Boland was born Veronica Grace Barrett in Scranton, Pennsylvania, on March 18, 1899. She was the daughter of Patrick and Winifred Barrett, both of whom had emigrated from Ireland, and she was raised in the city’s Irish American community. She attended the public schools of Scranton and continued her education at Scranton Technical High School, receiving the practical training that prepared her for later clerical and administrative work.

In her early adult life, Veronica Barrett married Patrick J. Boland, a Scranton labor leader and Democratic politician who would go on to represent Pennsylvania’s 11th District in Congress. Through her marriage, she became closely acquainted with political life and the workings of the Democratic Party in northeastern Pennsylvania, although she did not initially seek public office herself. Her husband’s rising political career and his service in the U.S. House of Representatives helped establish the family’s prominence in local and state Democratic circles.

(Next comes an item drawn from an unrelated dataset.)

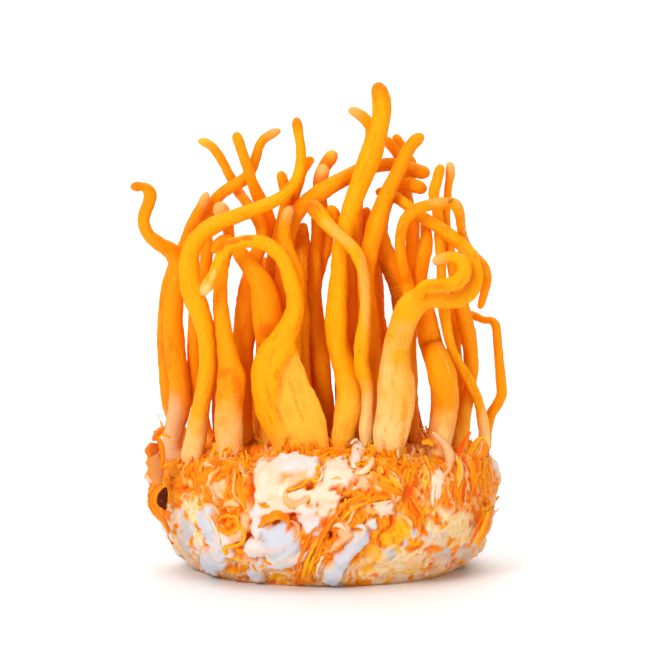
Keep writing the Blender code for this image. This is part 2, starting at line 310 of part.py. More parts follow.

Veronica Grace Boland’s entry into congressional service came under sudden and unusual circumstances. Her husband, Representative Patrick J. Boland, died of a heart attack on May 18, 1942, on the morning of the Pennsylvania primary election in which he was expected to secure renomination for what would have been his second term in the U.S. House of Representatives. Following his death and the resulting vacancy, Democratic Party leaders in Pennsylvania urged Veronica Boland to stand as the party’s candidate to fill her late husband’s seat. She agreed, and in the special election held on November 3, 1942—during the first congressional elections after the United States entered World War II—she ran unopposed and was elected as a Democrat to the Seventy-seventh Congress.

Boland was sworn into office on November 19, 1942, becoming the first woman from Pennsylvania to serve in the United States Congress. As a member of the House of Representatives, she participated in the legislative process and represented the interests of her constituents in Pennsylvania’s 11th District during a critical period in American history marked by global conflict and domestic mobilization for war. Her tenure was brief: she served until the adjournment of the Seventy-seventh Congress on December 16, 1942, and chose not to stand for reelection in 1942, effectively retiring from congressional life at the close of that session.

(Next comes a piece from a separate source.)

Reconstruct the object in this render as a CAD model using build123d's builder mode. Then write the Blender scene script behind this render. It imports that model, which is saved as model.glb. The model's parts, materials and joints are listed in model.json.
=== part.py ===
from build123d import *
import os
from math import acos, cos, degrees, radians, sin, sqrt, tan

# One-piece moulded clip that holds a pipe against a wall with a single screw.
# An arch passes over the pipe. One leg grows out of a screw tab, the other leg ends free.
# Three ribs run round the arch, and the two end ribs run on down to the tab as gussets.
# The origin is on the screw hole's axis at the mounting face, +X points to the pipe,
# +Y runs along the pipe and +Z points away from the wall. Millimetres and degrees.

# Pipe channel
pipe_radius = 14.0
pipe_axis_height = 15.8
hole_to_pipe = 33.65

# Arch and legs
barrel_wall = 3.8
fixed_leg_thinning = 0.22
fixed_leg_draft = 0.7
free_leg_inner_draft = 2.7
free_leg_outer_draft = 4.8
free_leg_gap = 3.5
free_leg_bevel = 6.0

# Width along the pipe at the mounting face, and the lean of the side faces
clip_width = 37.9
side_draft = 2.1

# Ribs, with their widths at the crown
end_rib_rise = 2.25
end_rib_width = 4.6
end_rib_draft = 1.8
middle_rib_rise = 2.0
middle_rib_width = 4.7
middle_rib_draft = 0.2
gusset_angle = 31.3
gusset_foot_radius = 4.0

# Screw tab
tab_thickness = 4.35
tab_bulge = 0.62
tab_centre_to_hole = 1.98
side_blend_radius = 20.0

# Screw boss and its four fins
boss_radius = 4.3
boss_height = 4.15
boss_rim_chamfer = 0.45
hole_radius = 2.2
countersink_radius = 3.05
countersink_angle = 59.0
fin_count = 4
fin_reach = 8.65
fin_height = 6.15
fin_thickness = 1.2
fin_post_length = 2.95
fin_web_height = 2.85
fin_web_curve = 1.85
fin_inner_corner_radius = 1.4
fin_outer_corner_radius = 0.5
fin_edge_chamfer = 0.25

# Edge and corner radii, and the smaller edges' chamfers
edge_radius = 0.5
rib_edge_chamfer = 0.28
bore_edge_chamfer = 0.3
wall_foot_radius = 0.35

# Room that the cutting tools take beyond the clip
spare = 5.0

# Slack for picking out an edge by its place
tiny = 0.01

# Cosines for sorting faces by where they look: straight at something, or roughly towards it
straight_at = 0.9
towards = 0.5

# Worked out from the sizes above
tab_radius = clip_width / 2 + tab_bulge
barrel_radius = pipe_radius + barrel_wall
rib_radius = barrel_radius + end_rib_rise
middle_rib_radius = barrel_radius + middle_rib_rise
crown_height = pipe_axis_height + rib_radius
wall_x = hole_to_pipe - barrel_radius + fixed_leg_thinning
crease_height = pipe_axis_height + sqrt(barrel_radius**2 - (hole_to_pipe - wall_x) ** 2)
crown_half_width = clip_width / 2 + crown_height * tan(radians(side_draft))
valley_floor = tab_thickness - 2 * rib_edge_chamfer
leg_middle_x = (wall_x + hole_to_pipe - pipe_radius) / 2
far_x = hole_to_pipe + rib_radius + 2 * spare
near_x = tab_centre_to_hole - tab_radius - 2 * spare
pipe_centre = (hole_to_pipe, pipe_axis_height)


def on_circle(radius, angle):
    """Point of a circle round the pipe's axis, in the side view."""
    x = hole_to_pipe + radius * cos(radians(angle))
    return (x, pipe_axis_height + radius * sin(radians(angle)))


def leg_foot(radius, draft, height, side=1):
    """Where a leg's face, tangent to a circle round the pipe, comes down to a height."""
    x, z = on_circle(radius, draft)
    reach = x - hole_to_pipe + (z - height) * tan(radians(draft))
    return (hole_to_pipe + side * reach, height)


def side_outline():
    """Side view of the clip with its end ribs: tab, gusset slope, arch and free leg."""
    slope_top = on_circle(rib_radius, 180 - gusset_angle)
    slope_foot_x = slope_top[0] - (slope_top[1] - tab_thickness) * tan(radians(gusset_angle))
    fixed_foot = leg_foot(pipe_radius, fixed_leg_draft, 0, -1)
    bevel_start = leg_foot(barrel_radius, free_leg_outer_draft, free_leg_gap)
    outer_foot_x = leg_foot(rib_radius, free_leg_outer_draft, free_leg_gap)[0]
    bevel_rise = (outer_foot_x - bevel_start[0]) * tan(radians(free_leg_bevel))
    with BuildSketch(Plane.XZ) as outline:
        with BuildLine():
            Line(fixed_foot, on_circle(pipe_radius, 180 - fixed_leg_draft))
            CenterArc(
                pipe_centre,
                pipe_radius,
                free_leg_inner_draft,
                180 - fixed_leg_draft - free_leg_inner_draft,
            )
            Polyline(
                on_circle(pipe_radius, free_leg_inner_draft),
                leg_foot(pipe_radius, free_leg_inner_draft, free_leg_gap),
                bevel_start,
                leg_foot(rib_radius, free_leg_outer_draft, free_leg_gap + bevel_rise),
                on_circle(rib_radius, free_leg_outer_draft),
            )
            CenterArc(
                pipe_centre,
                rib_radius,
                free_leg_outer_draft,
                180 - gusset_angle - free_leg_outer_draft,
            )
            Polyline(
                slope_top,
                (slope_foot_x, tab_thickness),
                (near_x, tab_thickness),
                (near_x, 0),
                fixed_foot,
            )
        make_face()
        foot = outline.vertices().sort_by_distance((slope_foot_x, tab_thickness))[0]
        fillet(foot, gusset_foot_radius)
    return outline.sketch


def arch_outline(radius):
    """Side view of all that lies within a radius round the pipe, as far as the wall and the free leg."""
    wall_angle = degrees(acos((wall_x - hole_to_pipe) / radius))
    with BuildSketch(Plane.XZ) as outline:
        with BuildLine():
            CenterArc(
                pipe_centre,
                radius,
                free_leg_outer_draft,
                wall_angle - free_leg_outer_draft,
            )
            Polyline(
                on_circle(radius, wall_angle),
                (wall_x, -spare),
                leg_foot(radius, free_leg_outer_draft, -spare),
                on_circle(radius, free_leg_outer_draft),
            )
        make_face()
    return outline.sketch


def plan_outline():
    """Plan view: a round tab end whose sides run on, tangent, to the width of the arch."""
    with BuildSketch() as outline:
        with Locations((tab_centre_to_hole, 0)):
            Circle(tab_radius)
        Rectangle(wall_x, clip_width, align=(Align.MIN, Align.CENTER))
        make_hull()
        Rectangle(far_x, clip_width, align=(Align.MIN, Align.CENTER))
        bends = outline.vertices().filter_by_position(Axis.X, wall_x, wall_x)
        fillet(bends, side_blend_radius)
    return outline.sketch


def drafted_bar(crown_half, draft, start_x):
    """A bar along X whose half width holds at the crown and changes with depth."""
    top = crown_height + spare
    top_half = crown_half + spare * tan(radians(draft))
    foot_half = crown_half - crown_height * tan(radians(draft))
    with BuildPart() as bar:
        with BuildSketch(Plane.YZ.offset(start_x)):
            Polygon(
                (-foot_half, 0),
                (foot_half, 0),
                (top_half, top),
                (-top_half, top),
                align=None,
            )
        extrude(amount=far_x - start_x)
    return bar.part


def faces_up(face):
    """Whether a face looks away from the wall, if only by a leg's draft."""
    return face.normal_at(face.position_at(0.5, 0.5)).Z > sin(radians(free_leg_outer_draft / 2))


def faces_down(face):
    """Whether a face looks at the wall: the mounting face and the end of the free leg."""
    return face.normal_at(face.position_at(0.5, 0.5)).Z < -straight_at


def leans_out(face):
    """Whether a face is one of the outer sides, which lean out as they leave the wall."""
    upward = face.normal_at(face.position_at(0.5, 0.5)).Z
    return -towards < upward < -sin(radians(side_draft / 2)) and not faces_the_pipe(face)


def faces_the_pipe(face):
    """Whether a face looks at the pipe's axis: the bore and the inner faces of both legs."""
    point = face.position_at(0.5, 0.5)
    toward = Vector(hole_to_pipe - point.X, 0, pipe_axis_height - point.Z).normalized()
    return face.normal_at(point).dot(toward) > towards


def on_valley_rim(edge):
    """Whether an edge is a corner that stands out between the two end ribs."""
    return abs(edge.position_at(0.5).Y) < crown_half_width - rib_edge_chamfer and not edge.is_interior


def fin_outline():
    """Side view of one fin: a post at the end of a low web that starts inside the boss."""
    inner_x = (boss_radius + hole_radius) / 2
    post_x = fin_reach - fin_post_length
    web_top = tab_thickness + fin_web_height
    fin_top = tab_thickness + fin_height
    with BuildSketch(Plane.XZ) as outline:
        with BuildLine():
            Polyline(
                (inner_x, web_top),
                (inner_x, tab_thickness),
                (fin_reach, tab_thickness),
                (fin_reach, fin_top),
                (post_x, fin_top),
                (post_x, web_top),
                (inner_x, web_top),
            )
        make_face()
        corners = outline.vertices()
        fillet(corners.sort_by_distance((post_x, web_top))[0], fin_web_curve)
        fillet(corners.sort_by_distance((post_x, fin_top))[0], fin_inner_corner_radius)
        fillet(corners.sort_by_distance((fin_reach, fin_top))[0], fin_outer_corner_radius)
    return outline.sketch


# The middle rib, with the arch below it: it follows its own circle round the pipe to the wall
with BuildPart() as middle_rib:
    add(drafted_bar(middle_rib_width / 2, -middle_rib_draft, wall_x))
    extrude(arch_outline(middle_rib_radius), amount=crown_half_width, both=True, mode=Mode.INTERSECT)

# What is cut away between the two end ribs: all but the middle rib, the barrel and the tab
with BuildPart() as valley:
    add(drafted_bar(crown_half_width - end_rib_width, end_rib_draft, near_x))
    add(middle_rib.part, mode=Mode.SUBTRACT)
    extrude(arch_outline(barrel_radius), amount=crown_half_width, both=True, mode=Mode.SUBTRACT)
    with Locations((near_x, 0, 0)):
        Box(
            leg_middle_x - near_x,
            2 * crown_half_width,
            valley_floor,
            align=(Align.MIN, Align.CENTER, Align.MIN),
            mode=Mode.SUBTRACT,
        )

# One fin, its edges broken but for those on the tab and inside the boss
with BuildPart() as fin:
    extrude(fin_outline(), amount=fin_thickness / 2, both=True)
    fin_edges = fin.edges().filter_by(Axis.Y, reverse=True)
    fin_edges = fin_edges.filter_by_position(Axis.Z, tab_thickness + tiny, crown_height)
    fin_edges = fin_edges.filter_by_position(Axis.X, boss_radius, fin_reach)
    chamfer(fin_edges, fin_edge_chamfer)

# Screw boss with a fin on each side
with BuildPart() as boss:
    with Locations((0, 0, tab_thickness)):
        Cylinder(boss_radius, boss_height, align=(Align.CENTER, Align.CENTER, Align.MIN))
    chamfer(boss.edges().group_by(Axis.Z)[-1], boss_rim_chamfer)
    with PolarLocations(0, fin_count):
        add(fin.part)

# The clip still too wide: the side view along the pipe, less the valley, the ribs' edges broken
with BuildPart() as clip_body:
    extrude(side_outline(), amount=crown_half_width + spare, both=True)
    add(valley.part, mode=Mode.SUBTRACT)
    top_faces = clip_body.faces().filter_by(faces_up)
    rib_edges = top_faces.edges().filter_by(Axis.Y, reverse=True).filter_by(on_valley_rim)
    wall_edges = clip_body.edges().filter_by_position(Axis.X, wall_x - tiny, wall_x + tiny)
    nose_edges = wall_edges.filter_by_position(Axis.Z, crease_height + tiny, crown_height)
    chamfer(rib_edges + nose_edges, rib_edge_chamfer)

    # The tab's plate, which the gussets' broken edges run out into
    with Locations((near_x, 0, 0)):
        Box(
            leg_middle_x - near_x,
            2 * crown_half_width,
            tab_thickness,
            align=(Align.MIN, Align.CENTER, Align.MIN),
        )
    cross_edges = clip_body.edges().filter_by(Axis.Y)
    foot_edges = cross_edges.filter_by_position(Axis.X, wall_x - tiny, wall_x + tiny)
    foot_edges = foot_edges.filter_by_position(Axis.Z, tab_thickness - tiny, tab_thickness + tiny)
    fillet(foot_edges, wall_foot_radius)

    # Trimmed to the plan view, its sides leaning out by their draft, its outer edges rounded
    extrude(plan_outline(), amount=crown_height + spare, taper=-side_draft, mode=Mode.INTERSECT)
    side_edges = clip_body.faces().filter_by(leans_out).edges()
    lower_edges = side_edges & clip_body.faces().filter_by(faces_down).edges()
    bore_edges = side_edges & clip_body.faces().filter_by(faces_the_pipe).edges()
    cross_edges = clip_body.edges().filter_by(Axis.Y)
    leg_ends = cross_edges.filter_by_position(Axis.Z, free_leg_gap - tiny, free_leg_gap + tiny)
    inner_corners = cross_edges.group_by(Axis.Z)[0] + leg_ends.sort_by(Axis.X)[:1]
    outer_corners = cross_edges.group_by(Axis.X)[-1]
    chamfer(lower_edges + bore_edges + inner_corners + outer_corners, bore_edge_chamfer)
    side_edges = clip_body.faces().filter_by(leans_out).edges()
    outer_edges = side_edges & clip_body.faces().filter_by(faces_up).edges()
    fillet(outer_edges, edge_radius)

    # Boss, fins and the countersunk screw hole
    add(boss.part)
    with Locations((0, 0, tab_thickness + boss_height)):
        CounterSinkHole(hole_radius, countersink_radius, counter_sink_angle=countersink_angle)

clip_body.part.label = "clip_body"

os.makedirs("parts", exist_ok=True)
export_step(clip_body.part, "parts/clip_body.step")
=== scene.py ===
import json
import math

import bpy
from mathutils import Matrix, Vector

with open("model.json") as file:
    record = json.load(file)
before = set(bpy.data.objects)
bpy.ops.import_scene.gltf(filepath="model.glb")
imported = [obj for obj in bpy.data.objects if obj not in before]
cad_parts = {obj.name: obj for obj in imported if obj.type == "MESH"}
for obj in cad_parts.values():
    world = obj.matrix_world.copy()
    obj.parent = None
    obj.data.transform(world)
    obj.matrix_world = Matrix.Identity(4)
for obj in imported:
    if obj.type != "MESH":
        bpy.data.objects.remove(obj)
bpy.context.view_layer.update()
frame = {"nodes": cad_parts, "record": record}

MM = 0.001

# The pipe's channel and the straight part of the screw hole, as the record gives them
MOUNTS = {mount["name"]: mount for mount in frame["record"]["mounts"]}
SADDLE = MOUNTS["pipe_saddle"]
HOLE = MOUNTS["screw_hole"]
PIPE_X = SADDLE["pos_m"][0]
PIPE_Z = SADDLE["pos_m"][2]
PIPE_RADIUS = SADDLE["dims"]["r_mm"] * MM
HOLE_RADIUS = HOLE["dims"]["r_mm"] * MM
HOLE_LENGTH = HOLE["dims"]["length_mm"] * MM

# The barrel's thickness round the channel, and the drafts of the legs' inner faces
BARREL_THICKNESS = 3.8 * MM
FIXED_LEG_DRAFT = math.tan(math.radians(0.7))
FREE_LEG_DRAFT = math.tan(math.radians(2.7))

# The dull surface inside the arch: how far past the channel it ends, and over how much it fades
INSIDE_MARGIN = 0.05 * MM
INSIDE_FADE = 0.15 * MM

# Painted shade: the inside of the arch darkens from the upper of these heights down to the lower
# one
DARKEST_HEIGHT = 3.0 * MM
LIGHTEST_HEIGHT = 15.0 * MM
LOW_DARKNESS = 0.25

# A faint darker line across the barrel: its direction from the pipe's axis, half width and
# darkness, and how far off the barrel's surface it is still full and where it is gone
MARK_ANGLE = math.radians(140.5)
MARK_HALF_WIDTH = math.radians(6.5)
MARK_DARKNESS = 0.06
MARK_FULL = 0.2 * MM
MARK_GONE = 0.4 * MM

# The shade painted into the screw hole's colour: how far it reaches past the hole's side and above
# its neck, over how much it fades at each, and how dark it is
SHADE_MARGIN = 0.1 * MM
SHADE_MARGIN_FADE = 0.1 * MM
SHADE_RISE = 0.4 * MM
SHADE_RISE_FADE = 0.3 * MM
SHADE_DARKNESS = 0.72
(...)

After leaving Congress, Veronica Grace Boland returned to Scranton and resumed a private life away from elective office. She worked as an executive secretary for the Dutch Manufacturing Company in Scranton, applying her administrative skills in the private sector. Health concerns later intervened in her career, and she retired from her position in 1957 when medical issues required that she undergo eye surgery. Although no longer in public office, her brief but historic service in the House placed her among the early cohort of women in the United States House of Representatives and marked a milestone for women’s political representation in Pennsylvania.

Veronica Grace Boland spent her later years in her native Scranton. She died there on June 19, 1982, at the age of eighty-three. She was interred in Cathedral Cemetery in Scranton, closing a life that bridged immigrant roots, local public service, and a pioneering, if short, tenure in the United States Congress.